Johnston was greeted with a handshake and friendly slap on the back by McCain in St Paul, Minnesota, and treated as a member of the family during the Republican national convention when he appeared on stage after Palin’s speech.
The ice-hockey player wrote on his MySpace page he was a “f****** redneck” and stated, “I don’t want kids.” But a McCain insider predicted he would marry Bristol whenever his future mother-in-law wanted. “It’s a shotgun wedding. She kills things,” the source joked.
The McCain campaign is divided over how to handle Palin’s appearances, which have been so limited and over-rehearsed that last week Campbell Brown, a CNN anchor, accused it of sexism. “Stop treating Sarah Palin like she is a delicate flower who will wilt at any moment,” she said. “If she were a man, would we be putting up with this? . . . Would she be coddled this way, cloistered this way? I don’t think so.”
Inside McCain’s camp, aides are arguing over the benefits of “letting Sarah be Sarah”. Some officials believe her appeal to voters is such that it would be worth risking a few gaffes in exchange for letting her personality shine through.

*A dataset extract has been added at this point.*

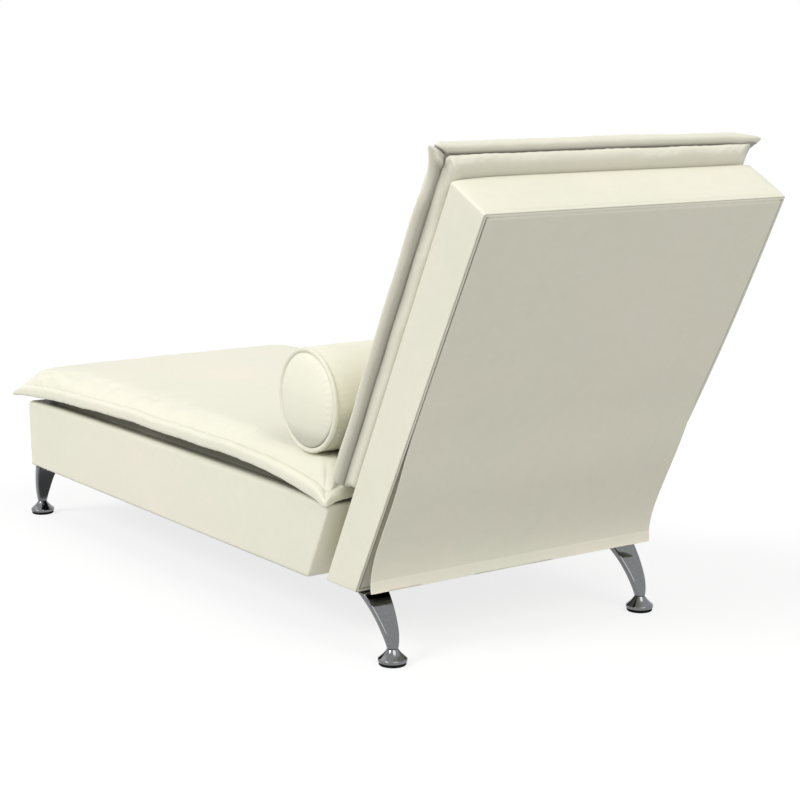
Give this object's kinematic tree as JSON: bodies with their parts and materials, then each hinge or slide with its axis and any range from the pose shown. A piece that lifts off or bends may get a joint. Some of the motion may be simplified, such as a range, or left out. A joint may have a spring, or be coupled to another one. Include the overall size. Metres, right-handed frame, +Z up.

The question will assume particular importance when she faces Biden, 65, in debate. The chairman of the Senate foreign relations committee has already come up with a multitude of gaffes, from asking a wheelchair-bound man to stand up at one of his rallies to admitting that Hillary Clinton “might have been a better pick” for vice-president, without any seeming ill-effect.
McCain officials believe that Palin’s underdog status gives her a chance to shine. “Joe Biden is going to have to destroy her for it to be perceived as a victory for him,” said an aide.